=== Directions ===
Verbatim output of all the material below is required.

%%

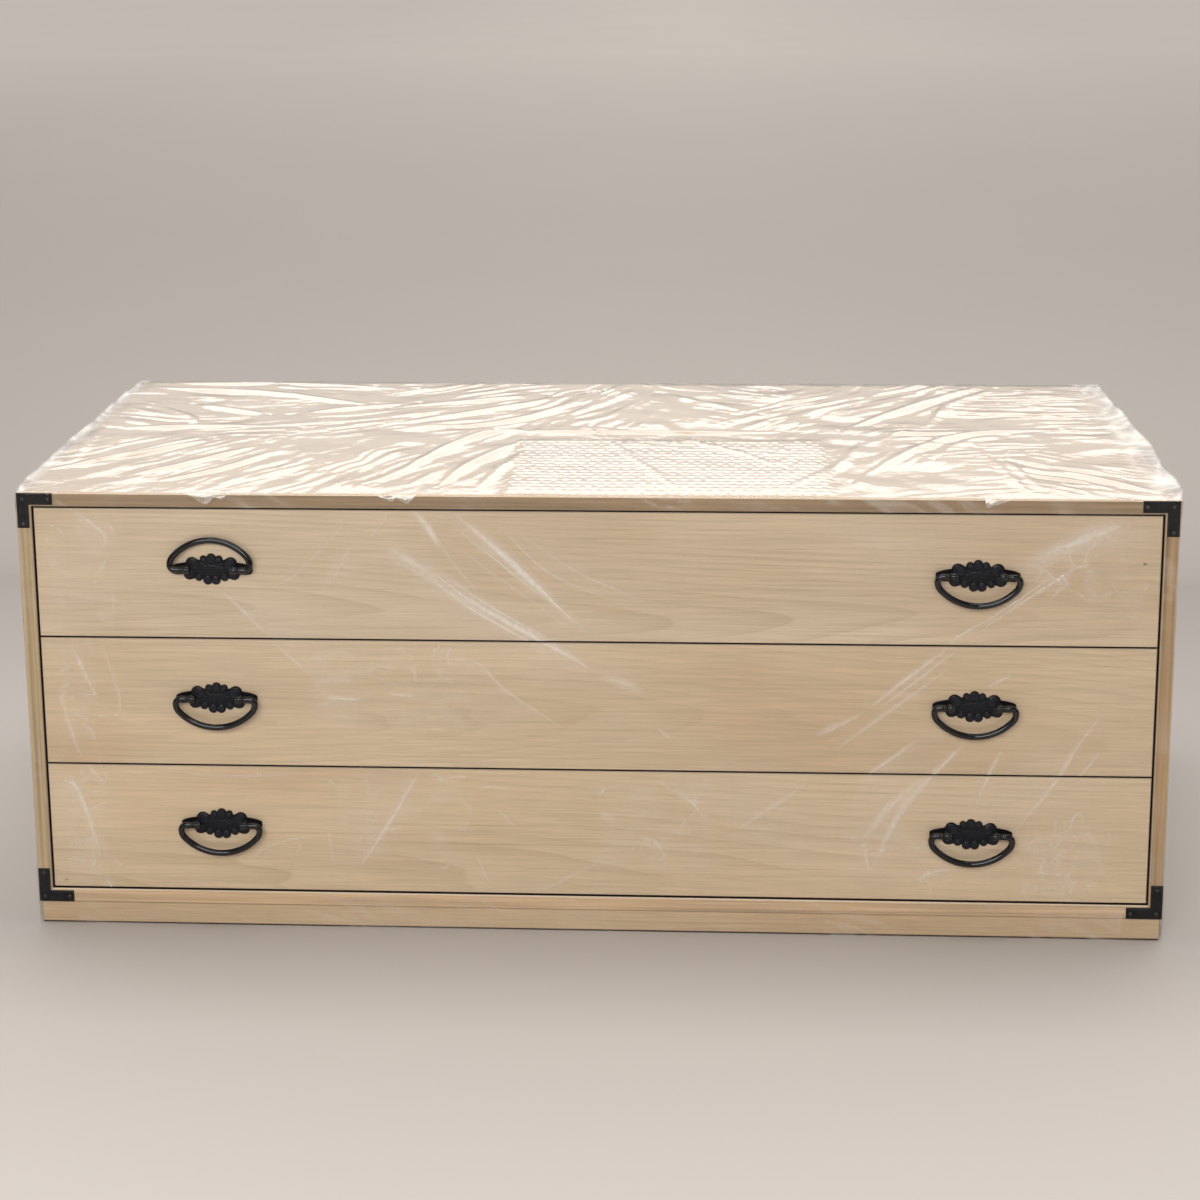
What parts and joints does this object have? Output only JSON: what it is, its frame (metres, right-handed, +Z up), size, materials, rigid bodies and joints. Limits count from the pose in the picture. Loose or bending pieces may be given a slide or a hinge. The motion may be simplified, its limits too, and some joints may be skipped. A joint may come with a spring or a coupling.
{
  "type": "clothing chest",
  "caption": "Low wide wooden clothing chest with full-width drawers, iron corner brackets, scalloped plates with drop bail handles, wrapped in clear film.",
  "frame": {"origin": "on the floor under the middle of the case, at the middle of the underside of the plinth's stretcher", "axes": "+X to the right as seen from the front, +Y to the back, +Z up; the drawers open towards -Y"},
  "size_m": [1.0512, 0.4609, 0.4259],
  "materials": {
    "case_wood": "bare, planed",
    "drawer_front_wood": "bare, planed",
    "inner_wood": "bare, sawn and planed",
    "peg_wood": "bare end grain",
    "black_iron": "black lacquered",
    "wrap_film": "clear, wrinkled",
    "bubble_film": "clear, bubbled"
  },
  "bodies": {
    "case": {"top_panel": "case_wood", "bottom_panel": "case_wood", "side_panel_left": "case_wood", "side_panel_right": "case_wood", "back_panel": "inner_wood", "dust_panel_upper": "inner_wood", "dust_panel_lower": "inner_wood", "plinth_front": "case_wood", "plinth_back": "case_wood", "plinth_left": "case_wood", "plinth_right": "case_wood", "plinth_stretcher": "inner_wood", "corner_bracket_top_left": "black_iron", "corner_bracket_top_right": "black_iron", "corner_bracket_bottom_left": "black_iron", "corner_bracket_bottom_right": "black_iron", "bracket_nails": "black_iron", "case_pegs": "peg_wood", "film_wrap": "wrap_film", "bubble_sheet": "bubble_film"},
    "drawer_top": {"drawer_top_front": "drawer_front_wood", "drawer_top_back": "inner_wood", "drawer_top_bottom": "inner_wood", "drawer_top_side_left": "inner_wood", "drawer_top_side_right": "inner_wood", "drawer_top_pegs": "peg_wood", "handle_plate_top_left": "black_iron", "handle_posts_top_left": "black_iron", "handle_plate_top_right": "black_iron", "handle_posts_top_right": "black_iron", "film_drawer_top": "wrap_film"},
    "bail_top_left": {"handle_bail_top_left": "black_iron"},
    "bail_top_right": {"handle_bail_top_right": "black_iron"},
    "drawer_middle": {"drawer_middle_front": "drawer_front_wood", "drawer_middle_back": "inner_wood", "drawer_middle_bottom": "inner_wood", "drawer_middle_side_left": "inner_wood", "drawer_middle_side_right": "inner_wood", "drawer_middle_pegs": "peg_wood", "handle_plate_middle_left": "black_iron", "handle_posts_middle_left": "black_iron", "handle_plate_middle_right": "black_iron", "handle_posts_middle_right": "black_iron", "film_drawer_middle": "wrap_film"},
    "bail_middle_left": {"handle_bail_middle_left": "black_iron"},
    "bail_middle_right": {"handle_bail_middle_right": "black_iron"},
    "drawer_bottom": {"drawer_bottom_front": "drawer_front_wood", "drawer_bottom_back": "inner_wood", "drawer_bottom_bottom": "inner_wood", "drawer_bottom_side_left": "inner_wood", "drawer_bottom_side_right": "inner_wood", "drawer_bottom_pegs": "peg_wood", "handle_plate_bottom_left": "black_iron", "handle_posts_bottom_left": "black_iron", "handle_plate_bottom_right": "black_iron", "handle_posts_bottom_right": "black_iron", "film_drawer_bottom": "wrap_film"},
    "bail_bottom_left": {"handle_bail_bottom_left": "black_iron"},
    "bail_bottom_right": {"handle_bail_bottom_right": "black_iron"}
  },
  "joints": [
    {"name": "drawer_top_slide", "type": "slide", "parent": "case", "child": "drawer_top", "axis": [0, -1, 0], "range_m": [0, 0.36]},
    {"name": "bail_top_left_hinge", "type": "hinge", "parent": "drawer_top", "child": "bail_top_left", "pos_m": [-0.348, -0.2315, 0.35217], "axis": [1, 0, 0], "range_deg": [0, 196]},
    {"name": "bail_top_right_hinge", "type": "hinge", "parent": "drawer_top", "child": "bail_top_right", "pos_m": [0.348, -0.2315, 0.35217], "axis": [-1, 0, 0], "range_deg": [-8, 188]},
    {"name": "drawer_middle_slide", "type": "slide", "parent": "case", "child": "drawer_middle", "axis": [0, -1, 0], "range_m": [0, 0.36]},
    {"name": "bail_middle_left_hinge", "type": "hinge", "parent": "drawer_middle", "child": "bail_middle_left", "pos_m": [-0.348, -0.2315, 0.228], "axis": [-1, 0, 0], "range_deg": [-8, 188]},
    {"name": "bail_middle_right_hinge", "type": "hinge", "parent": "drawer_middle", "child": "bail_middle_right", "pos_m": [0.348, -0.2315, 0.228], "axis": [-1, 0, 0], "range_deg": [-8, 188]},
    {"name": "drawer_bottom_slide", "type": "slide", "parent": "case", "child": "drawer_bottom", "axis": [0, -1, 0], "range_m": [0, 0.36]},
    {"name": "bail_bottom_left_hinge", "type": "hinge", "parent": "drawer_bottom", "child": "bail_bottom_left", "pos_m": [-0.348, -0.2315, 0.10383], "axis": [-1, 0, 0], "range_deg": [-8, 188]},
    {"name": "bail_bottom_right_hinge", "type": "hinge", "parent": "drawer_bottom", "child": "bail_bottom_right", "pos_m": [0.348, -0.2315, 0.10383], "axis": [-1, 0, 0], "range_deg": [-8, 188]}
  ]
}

%%

=== Solution to this task ===
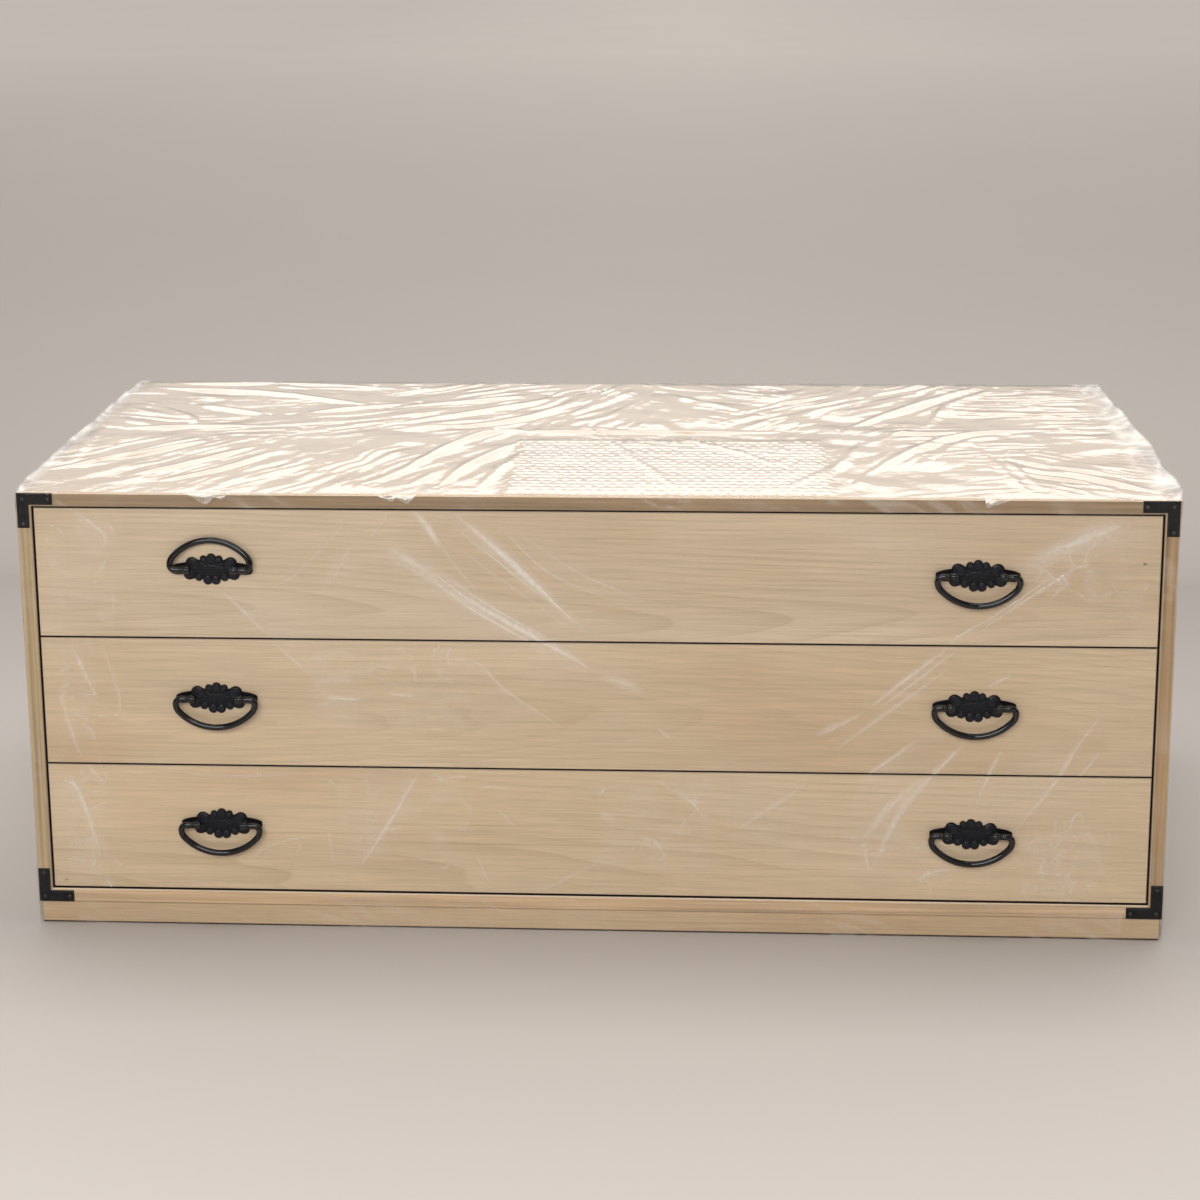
What parts and joints does this object have? Output only JSON: what it is, its frame (metres, right-handed, +Z up), size, materials, rigid bodies and joints. Limits count from the pose in the picture. Loose or bending pieces may be given a slide or a hinge. The motion may be simplified, its limits too, and some joints may be skipped. A joint may come with a spring or a coupling.
{
  "type": "clothing chest",
  "caption": "Low wide wooden clothing chest with full-width drawers, iron corner brackets, scalloped plates with drop bail handles, wrapped in clear film.",
  "frame": {"origin": "on the floor under the middle of the case, at the middle of the underside of the plinth's stretcher", "axes": "+X to the right as seen from the front, +Y to the back, +Z up; the drawers open towards -Y"},
  "size_m": [1.0512, 0.4609, 0.4259],
  "materials": {
    "case_wood": "bare, planed",
    "drawer_front_wood": "bare, planed",
    "inner_wood": "bare, sawn and planed",
    "peg_wood": "bare end grain",
    "black_iron": "black lacquered",
    "wrap_film": "clear, wrinkled",
    "bubble_film": "clear, bubbled"
  },
  "bodies": {
    "case": {"top_panel": "case_wood", "bottom_panel": "case_wood", "side_panel_left": "case_wood", "side_panel_right": "case_wood", "back_panel": "inner_wood", "dust_panel_upper": "inner_wood", "dust_panel_lower": "inner_wood", "plinth_front": "case_wood", "plinth_back": "case_wood", "plinth_left": "case_wood", "plinth_right": "case_wood", "plinth_stretcher": "inner_wood", "corner_bracket_top_left": "black_iron", "corner_bracket_top_right": "black_iron", "corner_bracket_bottom_left": "black_iron", "corner_bracket_bottom_right": "black_iron", "bracket_nails": "black_iron", "case_pegs": "peg_wood", "film_wrap": "wrap_film", "bubble_sheet": "bubble_film"},
    "drawer_top": {"drawer_top_front": "drawer_front_wood", "drawer_top_back": "inner_wood", "drawer_top_bottom": "inner_wood", "drawer_top_side_left": "inner_wood", "drawer_top_side_right": "inner_wood", "drawer_top_pegs": "peg_wood", "handle_plate_top_left": "black_iron", "handle_posts_top_left": "black_iron", "handle_plate_top_right": "black_iron", "handle_posts_top_right": "black_iron", "film_drawer_top": "wrap_film"},
    "bail_top_left": {"handle_bail_top_left": "black_iron"},
    "bail_top_right": {"handle_bail_top_right": "black_iron"},
    "drawer_middle": {"drawer_middle_front": "drawer_front_wood", "drawer_middle_back": "inner_wood", "drawer_middle_bottom": "inner_wood", "drawer_middle_side_left": "inner_wood", "drawer_middle_side_right": "inner_wood", "drawer_middle_pegs": "peg_wood", "handle_plate_middle_left": "black_iron", "handle_posts_middle_left": "black_iron", "handle_plate_middle_right": "black_iron", "handle_posts_middle_right": "black_iron", "film_drawer_middle": "wrap_film"},
    "bail_middle_left": {"handle_bail_middle_left": "black_iron"},
    "bail_middle_right": {"handle_bail_middle_right": "black_iron"},
    "drawer_bottom": {"drawer_bottom_front": "drawer_front_wood", "drawer_bottom_back": "inner_wood", "drawer_bottom_bottom": "inner_wood", "drawer_bottom_side_left": "inner_wood", "drawer_bottom_side_right": "inner_wood", "drawer_bottom_pegs": "peg_wood", "handle_plate_bottom_left": "black_iron", "handle_posts_bottom_left": "black_iron", "handle_plate_bottom_right": "black_iron", "handle_posts_bottom_right": "black_iron", "film_drawer_bottom": "wrap_film"},
    "bail_bottom_left": {"handle_bail_bottom_left": "black_iron"},
    "bail_bottom_right": {"handle_bail_bottom_right": "black_iron"}
  },
  "joints": [
    {"name": "drawer_top_slide", "type": "slide", "parent": "case", "child": "drawer_top", "axis": [0, -1, 0], "range_m": [0, 0.36]},
    {"name": "bail_top_left_hinge", "type": "hinge", "parent": "drawer_top", "child": "bail_top_left", "pos_m": [-0.348, -0.2315, 0.35217], "axis": [1, 0, 0], "range_deg": [0, 196]},
    {"name": "bail_top_right_hinge", "type": "hinge", "parent": "drawer_top", "child": "bail_top_right", "pos_m": [0.348, -0.2315, 0.35217], "axis": [-1, 0, 0], "range_deg": [-8, 188]},
    {"name": "drawer_middle_slide", "type": "slide", "parent": "case", "child": "drawer_middle", "axis": [0, -1, 0], "range_m": [0, 0.36]},
    {"name": "bail_middle_left_hinge", "type": "hinge", "parent": "drawer_middle", "child": "bail_middle_left", "pos_m": [-0.348, -0.2315, 0.228], "axis": [-1, 0, 0], "range_deg": [-8, 188]},
    {"name": "bail_middle_right_hinge", "type": "hinge", "parent": "drawer_middle", "child": "bail_middle_right", "pos_m": [0.348, -0.2315, 0.228], "axis": [-1, 0, 0], "range_deg": [-8, 188]},
    {"name": "drawer_bottom_slide", "type": "slide", "parent": "case", "child": "drawer_bottom", "axis": [0, -1, 0], "range_m": [0, 0.36]},
    {"name": "bail_bottom_left_hinge", "type": "hinge", "parent": "drawer_bottom", "child": "bail_bottom_left", "pos_m": [-0.348, -0.2315, 0.10383], "axis": [-1, 0, 0], "range_deg": [-8, 188]},
    {"name": "bail_bottom_right_hinge", "type": "hinge", "parent": "drawer_bottom", "child": "bail_bottom_right", "pos_m": [0.348, -0.2315, 0.10383], "axis": [-1, 0, 0], "range_deg": [-8, 188]}
  ]
}